**WORK REQUIRED**.
Only one portion of the data is to be written out: from the line bearing "Keep writing the" through the line bearing "and gloss of". Write it exactly as it appears.

**ENTRIES SHOWN**.

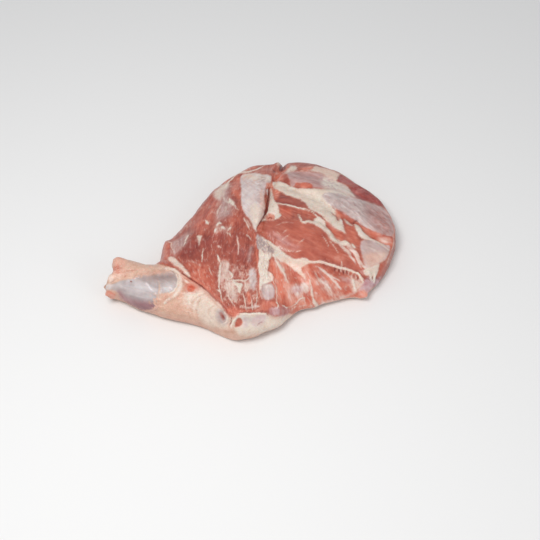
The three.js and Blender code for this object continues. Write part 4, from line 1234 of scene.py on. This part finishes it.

* * *

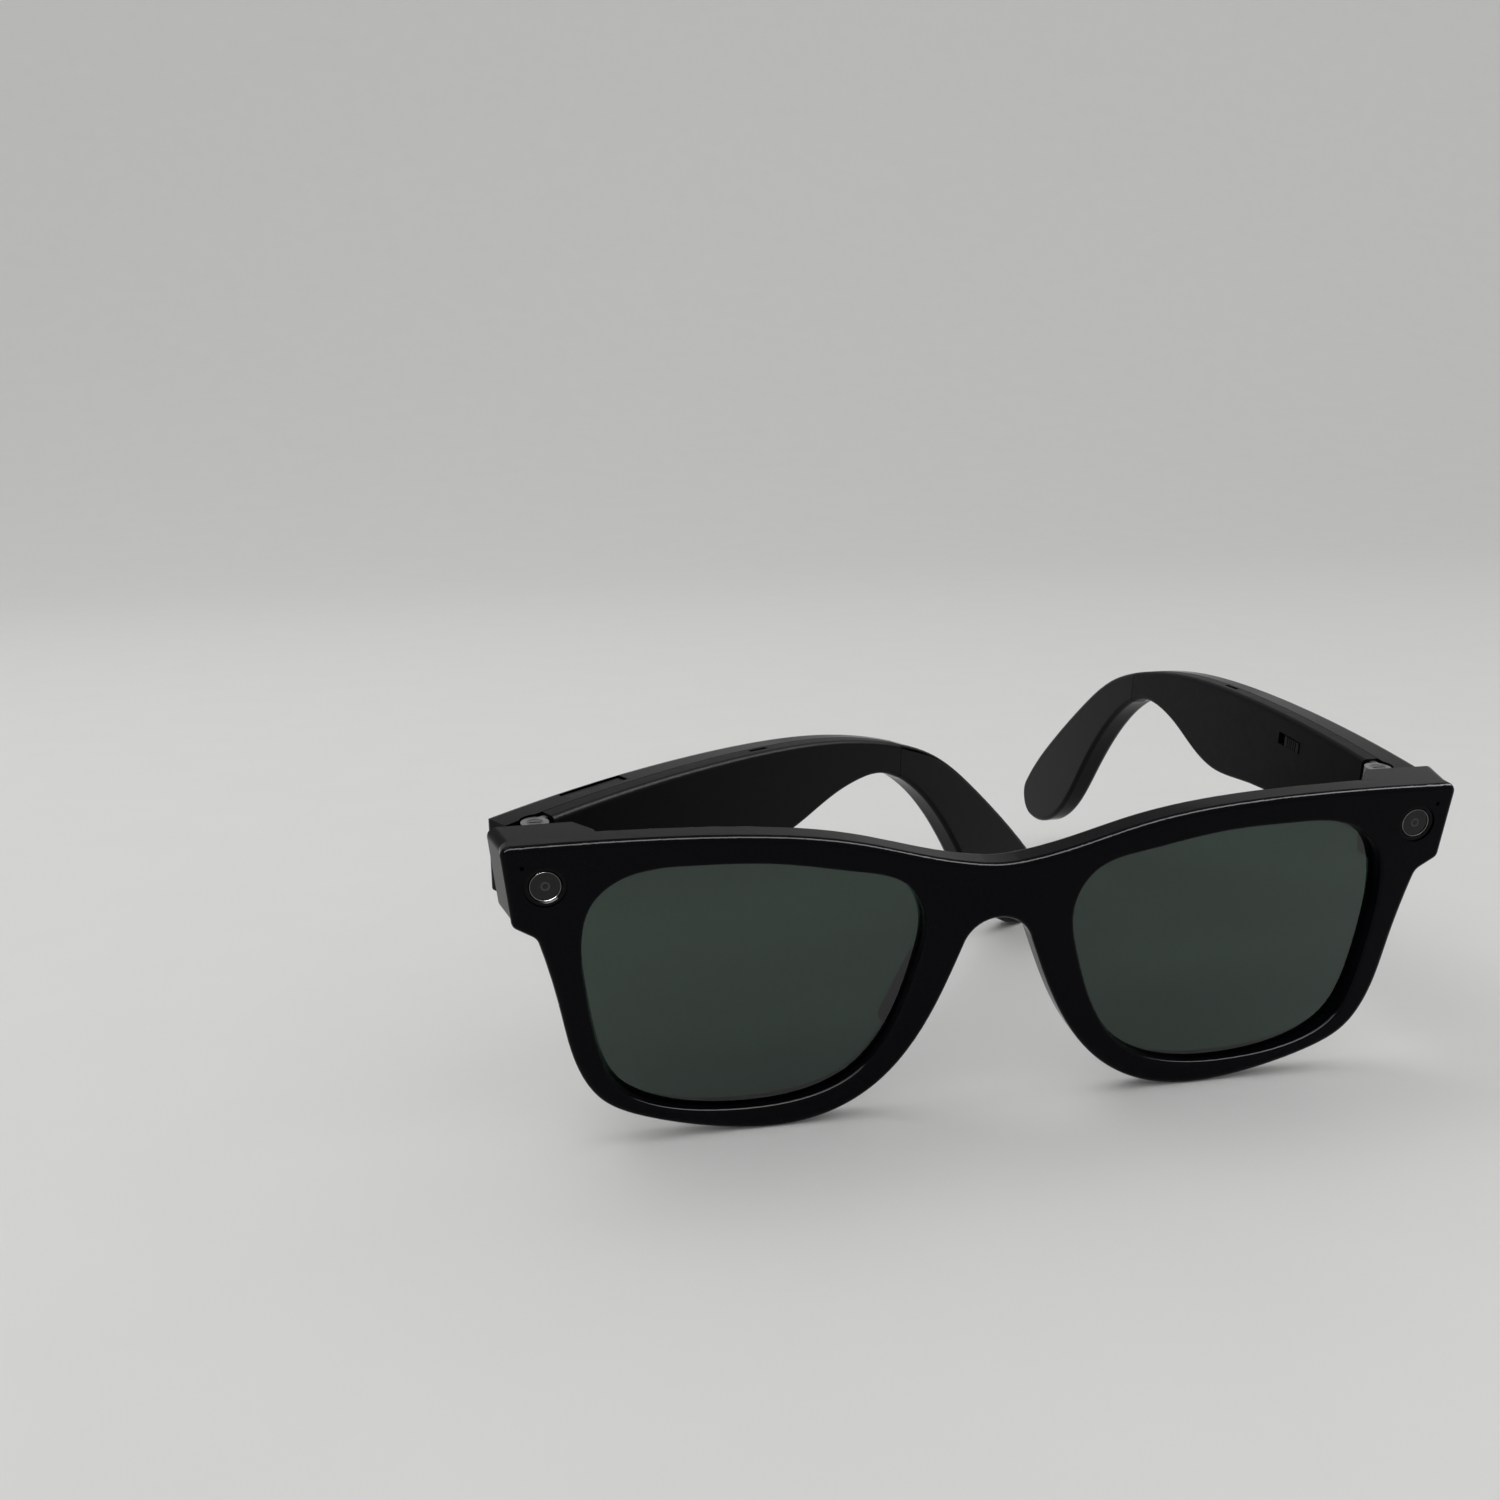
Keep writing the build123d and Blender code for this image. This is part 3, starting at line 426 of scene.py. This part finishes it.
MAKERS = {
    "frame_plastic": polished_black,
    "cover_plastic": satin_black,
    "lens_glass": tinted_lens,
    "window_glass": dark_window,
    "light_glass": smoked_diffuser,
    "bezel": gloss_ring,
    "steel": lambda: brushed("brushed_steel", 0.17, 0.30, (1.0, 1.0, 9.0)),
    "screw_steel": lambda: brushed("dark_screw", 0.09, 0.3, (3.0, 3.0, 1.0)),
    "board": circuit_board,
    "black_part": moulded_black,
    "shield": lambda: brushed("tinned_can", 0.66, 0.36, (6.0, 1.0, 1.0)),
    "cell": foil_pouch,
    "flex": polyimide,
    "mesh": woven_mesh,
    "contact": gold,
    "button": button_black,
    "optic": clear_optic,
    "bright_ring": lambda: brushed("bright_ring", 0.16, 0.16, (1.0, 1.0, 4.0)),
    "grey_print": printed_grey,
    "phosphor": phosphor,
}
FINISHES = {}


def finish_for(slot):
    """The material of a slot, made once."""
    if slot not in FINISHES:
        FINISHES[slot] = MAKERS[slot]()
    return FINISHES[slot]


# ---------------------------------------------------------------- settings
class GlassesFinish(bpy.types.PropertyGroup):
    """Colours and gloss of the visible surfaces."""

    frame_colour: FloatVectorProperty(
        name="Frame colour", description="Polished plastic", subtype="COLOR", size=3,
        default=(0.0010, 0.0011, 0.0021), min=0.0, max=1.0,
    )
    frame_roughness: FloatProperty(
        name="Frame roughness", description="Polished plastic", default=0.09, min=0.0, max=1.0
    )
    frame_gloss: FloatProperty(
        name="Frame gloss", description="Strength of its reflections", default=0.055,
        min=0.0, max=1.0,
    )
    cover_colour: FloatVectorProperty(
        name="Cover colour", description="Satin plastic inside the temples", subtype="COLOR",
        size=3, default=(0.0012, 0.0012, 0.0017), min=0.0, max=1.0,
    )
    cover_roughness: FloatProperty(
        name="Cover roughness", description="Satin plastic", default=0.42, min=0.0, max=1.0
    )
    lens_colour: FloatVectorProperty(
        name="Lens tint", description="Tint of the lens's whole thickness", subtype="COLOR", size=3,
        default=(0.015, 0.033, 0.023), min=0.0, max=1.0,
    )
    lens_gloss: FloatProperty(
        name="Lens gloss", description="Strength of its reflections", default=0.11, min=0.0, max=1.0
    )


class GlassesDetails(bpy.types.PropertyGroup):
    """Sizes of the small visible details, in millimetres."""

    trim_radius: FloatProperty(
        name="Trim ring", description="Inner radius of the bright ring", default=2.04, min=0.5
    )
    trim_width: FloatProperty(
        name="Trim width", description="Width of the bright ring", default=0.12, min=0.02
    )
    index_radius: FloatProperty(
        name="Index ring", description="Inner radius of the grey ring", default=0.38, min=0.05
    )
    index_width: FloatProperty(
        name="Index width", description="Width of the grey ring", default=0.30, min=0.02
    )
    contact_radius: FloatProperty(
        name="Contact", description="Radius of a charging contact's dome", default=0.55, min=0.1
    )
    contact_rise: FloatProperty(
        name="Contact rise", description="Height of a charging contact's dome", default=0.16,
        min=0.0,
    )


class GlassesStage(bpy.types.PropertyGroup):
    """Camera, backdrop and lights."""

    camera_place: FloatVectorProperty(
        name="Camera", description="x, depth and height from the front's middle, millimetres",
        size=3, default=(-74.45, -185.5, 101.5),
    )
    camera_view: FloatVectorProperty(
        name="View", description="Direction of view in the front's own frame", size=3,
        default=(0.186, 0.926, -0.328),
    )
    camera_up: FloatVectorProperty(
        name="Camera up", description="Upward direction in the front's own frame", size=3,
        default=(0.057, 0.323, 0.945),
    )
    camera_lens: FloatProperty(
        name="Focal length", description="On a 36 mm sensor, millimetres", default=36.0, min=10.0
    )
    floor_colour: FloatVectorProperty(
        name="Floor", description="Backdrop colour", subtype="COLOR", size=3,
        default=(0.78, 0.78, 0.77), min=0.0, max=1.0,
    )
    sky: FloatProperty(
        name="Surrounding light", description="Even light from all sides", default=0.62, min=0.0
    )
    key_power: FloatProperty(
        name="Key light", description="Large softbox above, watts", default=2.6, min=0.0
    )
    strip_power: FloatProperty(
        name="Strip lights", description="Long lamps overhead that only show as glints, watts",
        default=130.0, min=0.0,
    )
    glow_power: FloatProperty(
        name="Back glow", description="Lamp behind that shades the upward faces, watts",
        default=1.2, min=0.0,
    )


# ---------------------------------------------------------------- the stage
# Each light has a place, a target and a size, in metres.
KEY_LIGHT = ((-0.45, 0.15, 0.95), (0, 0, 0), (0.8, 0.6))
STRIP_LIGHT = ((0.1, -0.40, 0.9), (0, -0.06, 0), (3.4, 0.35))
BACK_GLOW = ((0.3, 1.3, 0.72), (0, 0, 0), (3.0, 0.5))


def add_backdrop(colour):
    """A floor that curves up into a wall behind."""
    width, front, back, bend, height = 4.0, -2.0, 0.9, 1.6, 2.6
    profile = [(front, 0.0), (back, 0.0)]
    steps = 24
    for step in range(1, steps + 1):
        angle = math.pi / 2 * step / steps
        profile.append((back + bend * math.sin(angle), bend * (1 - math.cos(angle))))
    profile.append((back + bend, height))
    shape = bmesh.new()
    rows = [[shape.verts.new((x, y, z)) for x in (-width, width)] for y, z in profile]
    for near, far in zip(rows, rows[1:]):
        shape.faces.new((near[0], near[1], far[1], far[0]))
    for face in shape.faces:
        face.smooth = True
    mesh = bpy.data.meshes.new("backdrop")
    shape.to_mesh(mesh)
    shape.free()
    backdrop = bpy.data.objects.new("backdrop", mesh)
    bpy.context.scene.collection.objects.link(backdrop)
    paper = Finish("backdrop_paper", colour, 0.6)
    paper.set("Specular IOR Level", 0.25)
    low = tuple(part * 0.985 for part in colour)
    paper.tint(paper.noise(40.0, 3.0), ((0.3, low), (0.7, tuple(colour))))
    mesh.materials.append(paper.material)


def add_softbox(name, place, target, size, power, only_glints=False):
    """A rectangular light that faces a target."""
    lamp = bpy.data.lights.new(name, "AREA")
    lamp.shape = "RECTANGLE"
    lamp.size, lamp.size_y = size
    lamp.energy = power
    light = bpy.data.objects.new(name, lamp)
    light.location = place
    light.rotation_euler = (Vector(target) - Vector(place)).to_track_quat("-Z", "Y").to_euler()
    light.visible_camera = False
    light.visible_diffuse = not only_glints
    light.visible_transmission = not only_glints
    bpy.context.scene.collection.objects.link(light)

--

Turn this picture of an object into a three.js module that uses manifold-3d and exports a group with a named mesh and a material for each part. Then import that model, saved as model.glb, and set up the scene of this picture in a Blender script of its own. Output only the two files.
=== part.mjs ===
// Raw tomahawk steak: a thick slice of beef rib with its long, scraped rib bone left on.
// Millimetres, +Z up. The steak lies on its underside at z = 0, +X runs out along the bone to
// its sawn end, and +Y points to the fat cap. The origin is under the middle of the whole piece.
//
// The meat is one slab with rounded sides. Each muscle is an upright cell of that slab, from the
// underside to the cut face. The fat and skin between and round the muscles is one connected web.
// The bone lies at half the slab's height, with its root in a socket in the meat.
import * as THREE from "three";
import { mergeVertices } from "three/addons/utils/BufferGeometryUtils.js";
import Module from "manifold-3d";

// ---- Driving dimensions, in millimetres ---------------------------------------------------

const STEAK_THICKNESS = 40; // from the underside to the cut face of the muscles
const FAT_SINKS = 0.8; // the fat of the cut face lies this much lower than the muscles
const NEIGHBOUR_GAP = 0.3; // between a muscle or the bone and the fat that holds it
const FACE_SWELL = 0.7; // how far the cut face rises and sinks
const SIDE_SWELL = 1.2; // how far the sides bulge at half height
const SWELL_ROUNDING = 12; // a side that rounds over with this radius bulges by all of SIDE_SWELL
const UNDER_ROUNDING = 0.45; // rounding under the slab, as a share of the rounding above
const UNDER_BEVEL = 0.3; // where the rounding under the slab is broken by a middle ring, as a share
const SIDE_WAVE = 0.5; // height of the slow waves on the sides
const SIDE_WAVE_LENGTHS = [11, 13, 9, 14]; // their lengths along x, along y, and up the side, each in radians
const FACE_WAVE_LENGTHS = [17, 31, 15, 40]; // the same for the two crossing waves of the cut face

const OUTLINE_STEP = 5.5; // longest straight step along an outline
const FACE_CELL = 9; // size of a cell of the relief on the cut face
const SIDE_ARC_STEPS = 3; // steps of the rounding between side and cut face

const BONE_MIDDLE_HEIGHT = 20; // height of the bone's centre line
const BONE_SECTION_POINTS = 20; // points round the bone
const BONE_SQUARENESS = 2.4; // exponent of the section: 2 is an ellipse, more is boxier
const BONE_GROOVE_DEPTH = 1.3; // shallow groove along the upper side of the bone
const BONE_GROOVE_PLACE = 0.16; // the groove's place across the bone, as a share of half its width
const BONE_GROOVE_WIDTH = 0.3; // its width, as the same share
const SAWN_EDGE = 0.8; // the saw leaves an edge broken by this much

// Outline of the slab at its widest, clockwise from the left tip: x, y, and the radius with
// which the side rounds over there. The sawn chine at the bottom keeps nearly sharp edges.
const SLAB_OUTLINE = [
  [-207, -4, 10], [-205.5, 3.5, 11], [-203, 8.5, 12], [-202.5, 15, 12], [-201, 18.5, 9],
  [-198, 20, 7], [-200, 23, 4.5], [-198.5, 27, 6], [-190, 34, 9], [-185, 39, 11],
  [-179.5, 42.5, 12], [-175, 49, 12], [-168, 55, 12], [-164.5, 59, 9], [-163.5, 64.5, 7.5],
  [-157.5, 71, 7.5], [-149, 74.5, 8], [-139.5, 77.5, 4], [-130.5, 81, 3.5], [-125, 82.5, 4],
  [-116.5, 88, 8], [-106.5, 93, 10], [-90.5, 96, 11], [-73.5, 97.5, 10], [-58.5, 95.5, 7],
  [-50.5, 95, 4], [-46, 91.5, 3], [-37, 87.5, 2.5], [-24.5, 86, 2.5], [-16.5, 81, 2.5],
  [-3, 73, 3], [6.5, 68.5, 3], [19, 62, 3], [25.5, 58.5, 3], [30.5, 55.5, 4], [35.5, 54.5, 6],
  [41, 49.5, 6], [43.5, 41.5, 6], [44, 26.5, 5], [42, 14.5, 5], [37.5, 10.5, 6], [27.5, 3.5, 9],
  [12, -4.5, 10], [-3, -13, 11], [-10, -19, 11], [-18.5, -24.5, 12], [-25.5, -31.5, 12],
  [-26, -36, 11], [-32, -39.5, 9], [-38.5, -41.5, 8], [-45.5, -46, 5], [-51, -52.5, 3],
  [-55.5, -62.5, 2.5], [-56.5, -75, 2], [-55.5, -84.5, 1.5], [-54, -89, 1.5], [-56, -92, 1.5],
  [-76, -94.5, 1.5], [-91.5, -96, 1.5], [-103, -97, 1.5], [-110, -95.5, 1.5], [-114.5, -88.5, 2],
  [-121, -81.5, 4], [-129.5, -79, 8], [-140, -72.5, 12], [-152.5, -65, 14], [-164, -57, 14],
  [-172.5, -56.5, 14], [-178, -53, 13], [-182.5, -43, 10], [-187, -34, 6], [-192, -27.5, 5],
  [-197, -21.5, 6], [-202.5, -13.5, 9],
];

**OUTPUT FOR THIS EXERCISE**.
Keep writing the build123d and Blender code for this image. This is part 3, starting at line 426 of scene.py. This part finishes it.
MAKERS = {
    "frame_plastic": polished_black,
    "cover_plastic": satin_black,
    "lens_glass": tinted_lens,
    "window_glass": dark_window,
    "light_glass": smoked_diffuser,
    "bezel": gloss_ring,
    "steel": lambda: brushed("brushed_steel", 0.17, 0.30, (1.0, 1.0, 9.0)),
    "screw_steel": lambda: brushed("dark_screw", 0.09, 0.3, (3.0, 3.0, 1.0)),
    "board": circuit_board,
    "black_part": moulded_black,
    "shield": lambda: brushed("tinned_can", 0.66, 0.36, (6.0, 1.0, 1.0)),
    "cell": foil_pouch,
    "flex": polyimide,
    "mesh": woven_mesh,
    "contact": gold,
    "button": button_black,
    "optic": clear_optic,
    "bright_ring": lambda: brushed("bright_ring", 0.16, 0.16, (1.0, 1.0, 4.0)),
    "grey_print": printed_grey,
    "phosphor": phosphor,
}
FINISHES = {}


def finish_for(slot):
    """The material of a slot, made once."""
    if slot not in FINISHES:
        FINISHES[slot] = MAKERS[slot]()
    return FINISHES[slot]


# ---------------------------------------------------------------- settings
class GlassesFinish(bpy.types.PropertyGroup):
    """Colours and gloss of the visible surfaces."""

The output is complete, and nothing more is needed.